The group show has come to occupy the principal exhibition space in recent times over rapidly declining interest in solo shows, a fallout of the economic meltdown, and though interest is building up again, for some time it is group shows that will command interest. The second part in Arushi Arts’ tenth annual Harvest show in Delhi is interestingly labelled Ctrl + Alt + Del, its take on the terror that visited Mumbai recently. The first part of the showing focussed on the threads of tradition that bind modern and contemporary art, but here, says Payal Kapoor, was another part of the show that allows “the modern contemporary art scene to come about on its own”.

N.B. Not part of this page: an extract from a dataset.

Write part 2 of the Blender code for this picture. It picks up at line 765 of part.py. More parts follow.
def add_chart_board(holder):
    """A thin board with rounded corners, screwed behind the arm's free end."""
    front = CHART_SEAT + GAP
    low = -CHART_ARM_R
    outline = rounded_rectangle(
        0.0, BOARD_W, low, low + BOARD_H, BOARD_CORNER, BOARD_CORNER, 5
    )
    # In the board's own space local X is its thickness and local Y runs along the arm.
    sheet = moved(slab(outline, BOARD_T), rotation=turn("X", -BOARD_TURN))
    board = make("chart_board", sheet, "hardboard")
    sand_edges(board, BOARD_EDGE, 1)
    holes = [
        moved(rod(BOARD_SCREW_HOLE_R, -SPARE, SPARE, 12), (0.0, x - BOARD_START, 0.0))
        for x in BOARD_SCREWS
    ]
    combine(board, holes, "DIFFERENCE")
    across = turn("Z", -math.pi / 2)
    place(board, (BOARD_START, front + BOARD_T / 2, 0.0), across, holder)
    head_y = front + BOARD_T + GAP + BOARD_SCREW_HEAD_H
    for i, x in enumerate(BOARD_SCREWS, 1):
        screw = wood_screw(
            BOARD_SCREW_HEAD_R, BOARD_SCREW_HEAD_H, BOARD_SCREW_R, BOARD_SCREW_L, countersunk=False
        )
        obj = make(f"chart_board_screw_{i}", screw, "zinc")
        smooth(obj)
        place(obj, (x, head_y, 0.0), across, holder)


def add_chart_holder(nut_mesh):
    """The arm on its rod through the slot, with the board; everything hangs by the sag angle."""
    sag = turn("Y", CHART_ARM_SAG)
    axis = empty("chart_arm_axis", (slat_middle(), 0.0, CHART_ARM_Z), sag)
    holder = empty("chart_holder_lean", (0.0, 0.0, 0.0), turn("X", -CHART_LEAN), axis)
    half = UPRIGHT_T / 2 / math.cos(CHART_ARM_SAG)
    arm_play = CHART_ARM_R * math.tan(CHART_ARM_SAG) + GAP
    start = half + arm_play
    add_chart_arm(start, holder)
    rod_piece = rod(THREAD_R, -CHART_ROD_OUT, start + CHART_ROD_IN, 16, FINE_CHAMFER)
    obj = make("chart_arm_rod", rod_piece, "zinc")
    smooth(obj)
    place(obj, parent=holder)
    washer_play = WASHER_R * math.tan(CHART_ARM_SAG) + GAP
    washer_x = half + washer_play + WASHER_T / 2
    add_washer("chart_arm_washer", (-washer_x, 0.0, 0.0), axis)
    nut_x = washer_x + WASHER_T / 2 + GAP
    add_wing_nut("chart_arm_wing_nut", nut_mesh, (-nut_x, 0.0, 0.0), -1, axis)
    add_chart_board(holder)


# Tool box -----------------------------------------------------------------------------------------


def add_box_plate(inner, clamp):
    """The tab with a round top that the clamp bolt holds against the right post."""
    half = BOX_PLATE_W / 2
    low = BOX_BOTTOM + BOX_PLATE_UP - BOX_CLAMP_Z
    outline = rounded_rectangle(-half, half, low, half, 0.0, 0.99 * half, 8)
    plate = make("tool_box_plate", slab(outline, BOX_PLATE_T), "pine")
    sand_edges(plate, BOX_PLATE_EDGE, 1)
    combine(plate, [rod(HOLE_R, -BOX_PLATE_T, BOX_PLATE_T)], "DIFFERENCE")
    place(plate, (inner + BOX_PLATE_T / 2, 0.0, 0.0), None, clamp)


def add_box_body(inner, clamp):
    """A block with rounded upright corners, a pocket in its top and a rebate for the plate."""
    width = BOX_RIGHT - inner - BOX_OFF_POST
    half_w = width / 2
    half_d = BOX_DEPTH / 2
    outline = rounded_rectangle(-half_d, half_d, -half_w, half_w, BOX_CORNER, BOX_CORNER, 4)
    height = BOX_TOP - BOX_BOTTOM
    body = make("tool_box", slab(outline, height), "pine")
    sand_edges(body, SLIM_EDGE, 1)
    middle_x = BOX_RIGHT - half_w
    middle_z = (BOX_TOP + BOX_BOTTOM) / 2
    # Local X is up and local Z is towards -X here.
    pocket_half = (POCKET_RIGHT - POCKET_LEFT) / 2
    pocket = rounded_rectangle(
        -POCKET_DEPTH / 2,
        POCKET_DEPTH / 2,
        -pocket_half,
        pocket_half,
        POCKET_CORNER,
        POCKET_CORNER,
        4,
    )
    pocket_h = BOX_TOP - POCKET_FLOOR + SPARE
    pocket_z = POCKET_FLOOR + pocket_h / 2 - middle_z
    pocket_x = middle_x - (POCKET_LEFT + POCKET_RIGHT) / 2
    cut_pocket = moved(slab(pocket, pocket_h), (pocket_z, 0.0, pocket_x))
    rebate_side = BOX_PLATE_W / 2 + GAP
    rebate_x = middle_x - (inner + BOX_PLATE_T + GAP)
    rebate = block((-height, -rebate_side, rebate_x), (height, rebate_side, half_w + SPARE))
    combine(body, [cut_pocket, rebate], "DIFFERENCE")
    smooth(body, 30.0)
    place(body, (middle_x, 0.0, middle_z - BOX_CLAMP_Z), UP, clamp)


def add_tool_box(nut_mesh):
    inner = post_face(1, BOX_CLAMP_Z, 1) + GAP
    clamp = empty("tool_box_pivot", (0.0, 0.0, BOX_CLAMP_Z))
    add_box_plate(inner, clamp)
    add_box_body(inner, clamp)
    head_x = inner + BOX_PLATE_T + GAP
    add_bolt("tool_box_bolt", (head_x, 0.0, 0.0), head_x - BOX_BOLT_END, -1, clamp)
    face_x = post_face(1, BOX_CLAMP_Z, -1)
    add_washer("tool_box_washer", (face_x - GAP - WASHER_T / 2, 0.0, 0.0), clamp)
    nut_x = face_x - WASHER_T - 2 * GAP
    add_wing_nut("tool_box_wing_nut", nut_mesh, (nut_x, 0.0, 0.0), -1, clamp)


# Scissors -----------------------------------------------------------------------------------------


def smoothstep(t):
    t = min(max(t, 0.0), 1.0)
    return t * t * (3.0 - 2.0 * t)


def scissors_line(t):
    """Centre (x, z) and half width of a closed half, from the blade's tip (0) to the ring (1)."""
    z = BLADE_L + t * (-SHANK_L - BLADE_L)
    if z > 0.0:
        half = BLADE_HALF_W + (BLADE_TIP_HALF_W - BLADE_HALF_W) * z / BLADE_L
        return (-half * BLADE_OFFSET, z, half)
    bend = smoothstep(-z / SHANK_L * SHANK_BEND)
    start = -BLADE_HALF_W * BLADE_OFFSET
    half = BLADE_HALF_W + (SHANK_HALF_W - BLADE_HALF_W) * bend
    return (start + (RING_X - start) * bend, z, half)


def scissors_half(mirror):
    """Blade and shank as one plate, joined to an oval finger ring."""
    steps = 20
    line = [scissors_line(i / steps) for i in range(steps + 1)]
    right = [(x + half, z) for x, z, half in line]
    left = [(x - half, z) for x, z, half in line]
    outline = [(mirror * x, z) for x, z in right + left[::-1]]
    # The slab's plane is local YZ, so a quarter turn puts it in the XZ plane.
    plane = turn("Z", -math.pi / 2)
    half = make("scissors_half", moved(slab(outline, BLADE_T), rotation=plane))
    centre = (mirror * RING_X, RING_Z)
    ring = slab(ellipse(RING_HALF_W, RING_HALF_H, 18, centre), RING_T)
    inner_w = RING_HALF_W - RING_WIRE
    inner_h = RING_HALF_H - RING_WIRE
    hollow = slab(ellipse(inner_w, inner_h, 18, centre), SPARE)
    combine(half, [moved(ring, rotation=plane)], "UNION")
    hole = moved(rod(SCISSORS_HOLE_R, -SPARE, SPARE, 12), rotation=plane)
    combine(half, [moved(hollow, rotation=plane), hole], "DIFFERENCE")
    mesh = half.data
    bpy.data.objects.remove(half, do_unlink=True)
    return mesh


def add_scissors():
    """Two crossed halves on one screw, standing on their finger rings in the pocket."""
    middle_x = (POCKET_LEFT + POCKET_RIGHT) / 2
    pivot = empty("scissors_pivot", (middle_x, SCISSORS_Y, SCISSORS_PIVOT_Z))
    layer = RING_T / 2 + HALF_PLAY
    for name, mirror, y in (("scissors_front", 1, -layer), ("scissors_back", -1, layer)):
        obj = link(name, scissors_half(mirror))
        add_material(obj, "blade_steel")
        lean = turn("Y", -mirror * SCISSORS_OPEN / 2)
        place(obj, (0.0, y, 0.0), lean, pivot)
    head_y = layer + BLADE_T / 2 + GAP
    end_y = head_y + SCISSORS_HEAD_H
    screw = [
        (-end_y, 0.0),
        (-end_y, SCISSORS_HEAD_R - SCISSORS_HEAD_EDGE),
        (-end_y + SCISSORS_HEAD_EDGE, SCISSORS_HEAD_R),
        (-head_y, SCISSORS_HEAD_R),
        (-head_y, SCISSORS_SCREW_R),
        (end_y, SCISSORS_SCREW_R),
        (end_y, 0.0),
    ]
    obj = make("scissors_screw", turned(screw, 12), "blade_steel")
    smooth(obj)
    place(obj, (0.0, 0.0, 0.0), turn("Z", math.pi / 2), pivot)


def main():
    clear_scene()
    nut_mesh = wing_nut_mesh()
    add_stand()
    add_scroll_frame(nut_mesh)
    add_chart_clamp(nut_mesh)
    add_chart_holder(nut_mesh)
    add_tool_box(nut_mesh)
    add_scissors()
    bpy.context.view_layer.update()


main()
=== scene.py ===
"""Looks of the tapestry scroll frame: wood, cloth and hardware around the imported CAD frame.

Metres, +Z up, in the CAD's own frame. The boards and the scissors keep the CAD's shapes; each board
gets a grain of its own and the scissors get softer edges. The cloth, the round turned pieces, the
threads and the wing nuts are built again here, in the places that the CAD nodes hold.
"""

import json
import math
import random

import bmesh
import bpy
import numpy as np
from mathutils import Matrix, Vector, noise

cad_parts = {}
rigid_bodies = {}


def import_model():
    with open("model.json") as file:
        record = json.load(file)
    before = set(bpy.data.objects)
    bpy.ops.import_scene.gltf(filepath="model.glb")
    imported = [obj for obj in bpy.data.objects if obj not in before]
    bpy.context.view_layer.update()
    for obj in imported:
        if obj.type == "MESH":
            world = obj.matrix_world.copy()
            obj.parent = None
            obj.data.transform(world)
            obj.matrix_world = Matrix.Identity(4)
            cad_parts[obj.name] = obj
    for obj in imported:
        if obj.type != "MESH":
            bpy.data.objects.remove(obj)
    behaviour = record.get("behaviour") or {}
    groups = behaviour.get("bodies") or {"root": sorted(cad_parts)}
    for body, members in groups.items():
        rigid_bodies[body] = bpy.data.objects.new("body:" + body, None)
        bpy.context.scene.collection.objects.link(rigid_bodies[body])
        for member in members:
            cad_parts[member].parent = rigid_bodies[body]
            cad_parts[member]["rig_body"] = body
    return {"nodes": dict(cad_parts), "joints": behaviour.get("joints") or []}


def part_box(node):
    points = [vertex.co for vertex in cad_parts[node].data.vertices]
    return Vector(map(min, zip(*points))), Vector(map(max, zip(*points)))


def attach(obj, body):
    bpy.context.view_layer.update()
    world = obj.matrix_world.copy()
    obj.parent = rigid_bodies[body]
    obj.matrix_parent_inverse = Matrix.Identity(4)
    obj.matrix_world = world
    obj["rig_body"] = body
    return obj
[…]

The raison d’être of Harvest appears to be to juxtapose younger artists alongside their seniors, and to showcase emerging trends — which last year was video art, and this year points to new age installations as well as the signalling of international artists in India. “I view works round the year, see shows, look through portfolios,” Kapoor says. “What you like, I may not, and vice versa, so the guiding principle is that I must react to the work.”

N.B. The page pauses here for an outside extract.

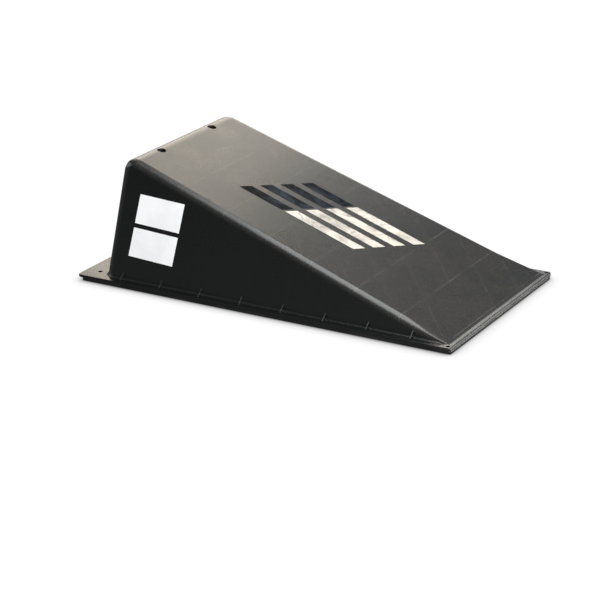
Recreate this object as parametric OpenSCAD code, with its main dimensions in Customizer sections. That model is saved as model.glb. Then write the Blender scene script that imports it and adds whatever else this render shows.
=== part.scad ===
// Moulded launch ramp: a hollow plastic shell on four base rails, held up inside by
// cross ribs and long ties. X runs down the ramp to its front lip, Y across, Z up.
// The origin is on the ground under the middle of the flange.

/* [Overall] */
// Length over the flange
ramp_len = 900; // [860:10:940]
// Width over the flange
ramp_w = 480; // [460:10:520]
// Height of the deck's rear edge above the ground
ramp_h = 287; // [260:1:310]

/* [Base] */
// How far the foot pads stand below the rails
pad_proud = 1.5; // [1:0.5:3]
// Thickness of the base rails
rail_t = 7.5; // [6:0.5:12]
// Thickness of the shell's flange
flange_t = 6; // [5:0.5:8]
// Corner radius of the flange
flange_r = 7; // [3:1:12]
// How far the rails stand back from the flange's sides
rail_side_inset = 3; // [1:0.5:3]
// How far the rear rail stands back from the flange's rear edge
rail_rear_inset = 8; // [2:1:12]

/* [Shell] */
// Wall thickness of the shell
wall = 4; // [3:0.5:5]
// Depth of the flange behind the rear wall
rear_flange = 56; // [50:1:60]
// Depth of the flange in front of the deck
front_flange = 14; // [12:1:20]
// Width of the flange beside each side wall
side_flange = 18; // [16:1:22]
// Inward lean of the side walls, in degrees
side_draft = 6.4; // [5:0.1:7]
// Inward lean of the rear wall, in degrees
rear_draft = 9.6; // [8:0.1:10]
// Radius along the deck's sides
edge_r = 18; // [15:1:20]
// Radius along the deck's rear edge
rear_r = 36; // [30:1:38]
// Radius of the upright rear corners at the deck
crown_r = 24; // [20:1:28]
// Radius of the upright rear corners at the flange
corner_r = 32; // [28:1:40]

/* [Gussets] */
// Number of gussets along each side wall
gusset_n = 8; // [4:1:8]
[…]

Known and unknown names jostle on the marquee, with the edgy grabbing the eyeballs. “Younger collectors,” says Kapoor, “don’t want an art that is just about beauty but has a deeper meaning.” Hence the concept centred around terrorism which, for her is as much about art as “archiving it into history”. “We are at an interesting point of time,” Kapoor points out, “when younger artists are experimenting.” The energy of India becomes contained within the rigidity that confines art, but it also bursts out — in kitsch (Sanjay Verma) and firecrackers (Siddhartha Karawal) and photographs (Shilpa Gupta), in installations across mediums that are impossible to define, but where the language of violence is so vocal it sends a shiver down your spine. Not the least of these is Arbind Kumar Singh’s Next Target which has toys skewered through in an installation that is as graphic as it is tongue-in-cheek. Joydeep Sengupta plays with neon light, a neglected Gandhi statue is drowned in the mess of suburbia in Vivek Vilasini’s archival print, Atul Bhalla can scarcely wash the blood away in the Wash/Water/Blood sequence, T V Santhosh is scarily brilliant in Ancient Error — II, and international artist Danielle Buetti’s inkjet print mounted on a PVC perforated light box is engaging in its message — piquant, or plaintive, you decide.

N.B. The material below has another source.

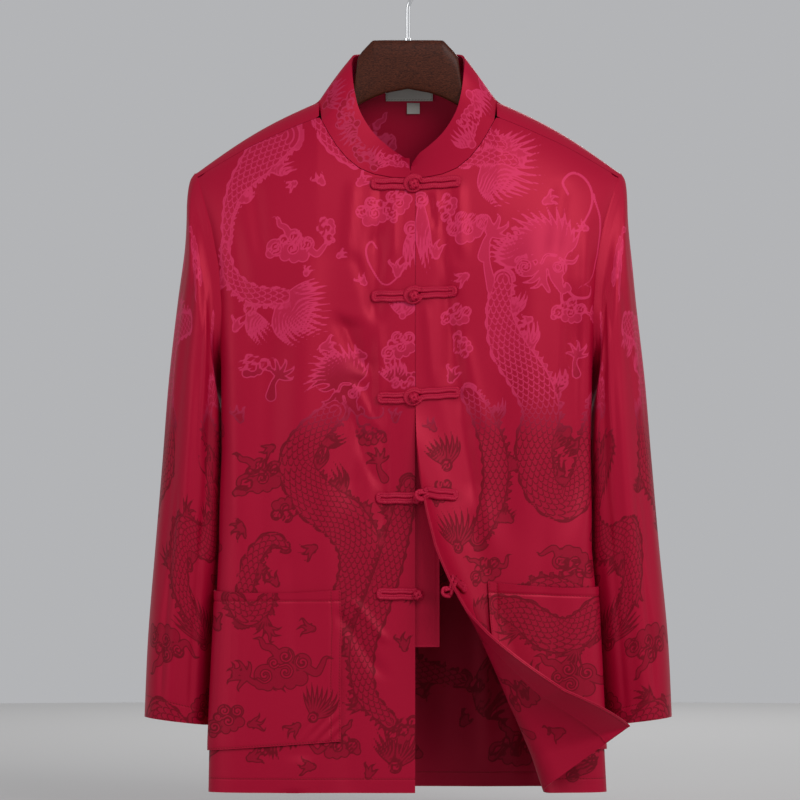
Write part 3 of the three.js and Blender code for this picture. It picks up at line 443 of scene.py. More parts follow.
def front_point(side, length, z):
    """A point of a front's middle layer, length from its front edge."""
    shape = np.broadcast(length, z).shape
    length = np.broadcast_to(length, shape).ravel()
    z = np.broadcast_to(z, shape).ravel()
    x, y = on_row(side, -1, np.minimum(z, TIP_Z), length)
    y = np.where(z > TIP_Z, depth_at(x, z, -1), y)
    p = np.stack([x, y, z], -1).reshape(*shape, 3)
    return turned(p) if side > 0 else p


print("the corner turns by up to", int(TURN_ANGLE[-1, 1]), "degrees")

# %% [markdown]
# Cloth is a thin closed shell: a fine outer layer, a coarser inner one, and a strip round the edge
# that joins them. The coarser inner layer halves the number of faces and nobody sees it.

# %% Meshes from grids
def make_mesh(name, points, faces, smooth=40):
    mesh = bpy.data.meshes.new(name)
    mesh.from_pydata((np.asarray(points) / 1000).tolist(), [], faces)
    mesh.update()
    mesh.polygons.foreach_set("use_smooth", [True] * len(mesh.polygons))
    if smooth:
        mesh.set_sharp_from_angle(angle=math.radians(smooth))
    obj = bpy.data.objects.new(name, mesh)
    bpy.context.scene.collection.objects.link(obj)
    return obj


def add_values(obj, **named):
    """Stores numbers on the points, which the materials read by name."""
    for key, values in named.items():
        attribute = obj.data.attributes.new(key, "FLOAT", "POINT")
        attribute.data.foreach_set("value", np.asarray(values, np.float32).ravel())


def grid_quads(index, closed=False, flip=False):
    a = index[:-1]
    b = index[1:]
    if closed:
        left, right = a, np.roll(a, -1, 1)
        left2, right2 = b, np.roll(b, -1, 1)
    else:
        left, right = a[:, :-1], a[:, 1:]
        left2, right2 = b[:, :-1], b[:, 1:]
    quads = np.stack([left, right, right2, left2], -1).reshape(-1, 4)
    return quads[:, ::-1] if flip else quads


def rim_strip(fine, coarse, step, flip):
    """Triangles between a fine edge and the coarse edge under it."""
    faces = []
    for k in range(len(coarse) - 1):
        part = fine[k * step : (k + 1) * step + 1]
        half = step // 2
        for m in range(step):
            tip = coarse[k] if m < half else coarse[k + 1]
            faces.append((part[m], part[m + 1], tip))
        faces.append((part[half], coarse[k + 1], coarse[k]))
    return [f[::-1] for f in faces] if flip else faces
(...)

In another part of the capital, another group show, also an annual, is Bajaj Capital Art House’s Beyond the Form (also on view in Mumbai in the last week of August) where again the famous and the less well-known rub shoulders. Curator Sushma K Bahl too questions the “contested territory” of art. “Though the initial trigger for an artistic expression might be the creator’s personal dream, idea, imagination, experience, fear, hope or vision,” she suggests, “an artist’s ultimate desire, consciously or unconsciously, is to produce something with a more universally appreciable aesthetics.”

That might explain the choice of artists from Paresh Maity and Jayasri Burman to Satish Gujral, Krishen Khanna, Maya Burman and Sunil Padwal — all of them to an extent decorative in their narrations — and in the exuberance of George Martin P J, of the whimsy of Jagadish Chinthala, of Murali Cheeroth’s fantastic imagery and Nitish Bhattacharjee’s abstracts. Here, Bahl spots “a free play of spontaneity and ingenuity” in possibilities ranging from paintings to sculpture to hybrid forms and installations, “a perennial rendezvous,” she points out, “with a personal notion of beauty and an engagement with the idea or story behind the work”.

Bahl says that “to go beyond the form and ascertain and appreciate what lays ahead of that which the bare eye can see” means that differing perspectives need to coalesce to make the invisible visible. “There are new modes of embodiment, production, consumption and appreciation of art that raise some interesting issues around what makes something a work of art,” she insists. These group shows should be an interesting pointer to that.